On retrouve, dans „Smith & Wesson“, ces moments d’emphase et de pathos, où Baricco parfois en fait trop ou recourt à des métaphores trop évidentes – le tonneau qui, emporté par les flots, métaphorise la vie, rejoint d’un peu trop près le circuit de course miroitant un parcours de vie qu’imagine Ultimo, dans „Questa Storia“. Et il y a aussi ces personnages parfois un peu trop excentriques, comme si la littérature ne pouvait jamais chanter que l’extraordinaire, servant d’exutoire ou de rêve d’échappatoire à nos existences souvent un peu ternes.
Mais ces (minimes) écueils, qui avaient un peu gêné lors de la lecture de la pièce, sont comme évaporés lors de la représentation, mise en scène par Baricco lui-même. Bien qu’il s’agisse d’un théâtre très classique et donc fortement narratif, tout y fonctionne, grâce notamment au jeu absolument magnifique des trois acteurs principaux, qui incorporent leurs personnages de façon impressionnante et qui insufflent vie aux dialogues malicieux et espiègles de l’auteur, grâce encore à la scénographie intelligente de Maggy Jacot, où les décors mobiles apparaissent du noir scénique comme dans un rêve, qui joue avec des effets de miroir et où les objets, comme dans un monde onirique, sont toujours un peu obliques, grâce enfin à une mise en scène qui, dans son cadre conventionnel et classique, est à la fois précise et inventive, toute entière au service de son texte et de ses personnages, auxquels elle confère une vraie profondeur.
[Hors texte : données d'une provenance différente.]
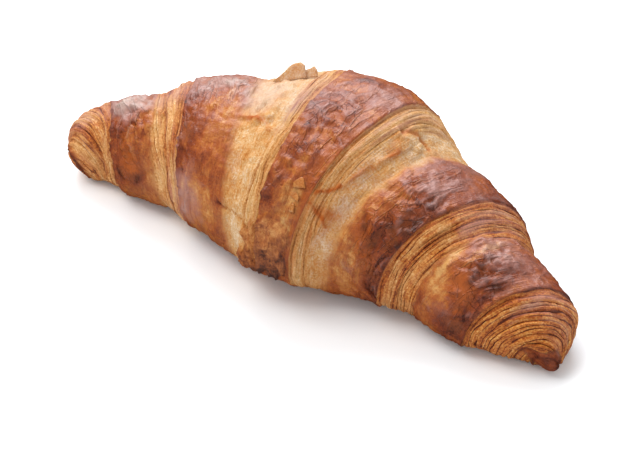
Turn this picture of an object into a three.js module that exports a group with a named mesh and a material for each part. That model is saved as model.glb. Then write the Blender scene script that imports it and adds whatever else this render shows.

Car en fin de compte, les personnages de Baricco sont toujours, tous, des albatros baudelairiens: ils sont inadaptés, un peu gauches, ils cassent les meubles au lieu de les sauver – mais finalement, ils sont terriblement touchants, car terriblement humains. Même si, parfois, il leur arrive de tirer à balles fictionnelles sur des pandas en peluche.